09:29:51 firewall,info dstnat: in:bridge1(ether3) out:(unknown 0), src-mac 4c:e1:73:47:c8:0c, proto TCP (SYN), 10.7.7.26:53336->10.7.7.4:80, len 64

I have the feeling i’m almost there, but missing something very basic…

Thank you for your help

I’m afraid you’ve hit what I’ve announced in advance, the problem with forcing both directions of the connection through the IP firewall which is a pre-requisite for use of connection tracking, which in turn is a pre-requisite for any kind of NAT handling to work, because NAT handling requires to maintain a context for the connection, which is what connection tracking is all about.

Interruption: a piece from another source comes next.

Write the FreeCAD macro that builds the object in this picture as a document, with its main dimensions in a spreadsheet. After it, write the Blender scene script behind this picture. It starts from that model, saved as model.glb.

Your only interface ethernet switch rule currently in place handles the client->server direction alone, so the redirect/dst-nat rule in ip firewall changes the destination TCP port from 80 to 7080 and forwards the frame to the server. The server responds from port 7080, but as the response doesn’t get to the CPU because there is no switch rule redirecting it there, the switch chip forwards it directly to the client as-is, so the client receives a packet from port 7080 which it doesn’t even expect, let alone that it would be able to match it to the connection establishment attempt. What you need is to force the response through the ip firewall too, so that the connection tracker could “un-dst-nat” the port back from 7080 to 80, so that the client could see the response to come from the same port to which it has sent the request before.

So I would use the following switch rules:
add dst-address=10.7.7.4/32 dst-port=80 ports=ether2,ether3,ether4,ether5 protocol=tcp redirect-to-cpu=yes switch=switch1
add src-port=7080 ports=ether5 protocol=tcp redirect-to-cpu=yes switch=switch1

In the first rule, you don’t need the ether5 in the list because switch rules only deal with ingress frames (wire → silicon).